As I walk through the carpark I find a magazine, dropped by some passerby. I pick it up to open its pages. This magazine looks good, wow. Expensive price tag – but who cares because I got it for free! I love this magazine for the moments it gives me. For a moment I forget the blasting heat, floating away into some oasis of sensuality, imagined lives and exoticism. Framed, air-conditioned life. I feel culturally enlightened. Only for a moment though, as the low sloping grey isolation of the carpark surges me under again.

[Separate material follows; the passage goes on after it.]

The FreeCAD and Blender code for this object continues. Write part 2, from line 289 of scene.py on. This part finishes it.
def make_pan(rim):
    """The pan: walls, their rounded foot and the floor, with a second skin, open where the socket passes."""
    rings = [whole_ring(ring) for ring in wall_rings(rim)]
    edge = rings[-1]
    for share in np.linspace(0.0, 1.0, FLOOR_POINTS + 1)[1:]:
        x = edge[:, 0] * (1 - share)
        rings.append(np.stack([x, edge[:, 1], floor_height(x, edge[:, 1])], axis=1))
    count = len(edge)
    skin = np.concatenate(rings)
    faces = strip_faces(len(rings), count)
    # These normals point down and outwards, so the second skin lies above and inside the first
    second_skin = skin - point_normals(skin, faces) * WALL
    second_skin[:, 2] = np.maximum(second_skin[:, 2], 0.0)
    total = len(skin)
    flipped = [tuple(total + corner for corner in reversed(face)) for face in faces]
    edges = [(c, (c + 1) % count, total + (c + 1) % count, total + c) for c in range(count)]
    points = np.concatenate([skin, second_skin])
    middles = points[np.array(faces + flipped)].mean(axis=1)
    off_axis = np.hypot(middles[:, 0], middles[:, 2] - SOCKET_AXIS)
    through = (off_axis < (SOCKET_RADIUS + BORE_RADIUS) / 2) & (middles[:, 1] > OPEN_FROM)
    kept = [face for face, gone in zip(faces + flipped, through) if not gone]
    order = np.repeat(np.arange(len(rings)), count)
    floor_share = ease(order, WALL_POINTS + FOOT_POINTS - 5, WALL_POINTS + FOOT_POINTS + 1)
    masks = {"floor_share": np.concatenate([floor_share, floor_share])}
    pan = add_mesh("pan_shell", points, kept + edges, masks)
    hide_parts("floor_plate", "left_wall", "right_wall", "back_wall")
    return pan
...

Wake up Lismore planners, let’s look more holistically at encouraging a homegrown creative culture than just getting too lost in a box where art is presented. Let’s not talk JUST about a gallery but more importantly about all ways I/we/you could improve such things as the quality of personal and interpersonal experiences, the freeedom and openness of public life, the quantity and quality of useful creative connections, the actuation of our ideals about environmental and social harmony.
Jeremy Stewart
Whian Whian


Sorry state
May I sincerely thank Graham Wilson whom we much admire, Tina Coutts, Barbara Lane, Debra Lowe, Janelle Saffin and all the other people involved in the recent Canberra visit re the “forgotten Australians”.
I’m a 60-year-old and since all this became public I’m now (again) having panic attacks that began with my childhood trauma. I’m writing this at 5am, driven to do so by the old nightmares. I was back at the “Magdalene Sisters” style laundry.
I advise anyone in doubt about the cruelty perpetuated against innocent children to watch The Magdalene Sisters about girls and Song for a Raggy Boy about boys. It’s all criminal.
How possibly could this disgrace, this abomination, this stealing of a normal childhood, simply be “repaired”. What reparation can these people, now damaged adults, be given? And no doubt it’s still going on, behind closed doors, of course. There’ll always be sadists, not necessarily institutionalised as before.
I fell into their clutches thanks to medically prescribed mind altering drugs given to my mother. The drug companies wallowed in profit from the ballooning of prescribed “mothers’ little helpers” in the 1960s. Benzodiazepines, antidepressants and the hideous “psychiatric drugs”.
She was put on mind zonkers which turned a normally lovely woman into a nagging shrew, and my poor dad into an alcoholic. A great childhood in a Sydney slum to remember.
I’ve sent away for my files. A lot is still well hidden in my psyche. But the cruelty, the beatings, the extremely hard menial work for a young girl in a laundry. The abuse, the deprivation will never be forgotten. Our meals were always deliberately cold, I can’t tolerate cold food to this day. It was the deliberate cruelty of sadistic nuns. Diametrically opposed to the Christian ethic of their training, as is seen in most people of faith.
Now that this is out in the open, what’s going to be done about these damaged innocents?
As far as I’m concerned, a “sorry” is pointless and farcical. Forgiveness is out of the question.
We are still in a sick society, that still allows children, people with psychiatric problems, refugees, society’s unwanted, to be locked away and forgotten.
A sorry will do nothing to improve the lives of these forgotten children whom were tortured as are others to this day. If this treatment was done to animals, what a hue and cry it would create!
But the forgotten children, after all the hue and cry, will still, to our dying day, remain the forgotten children, the victims of sadism.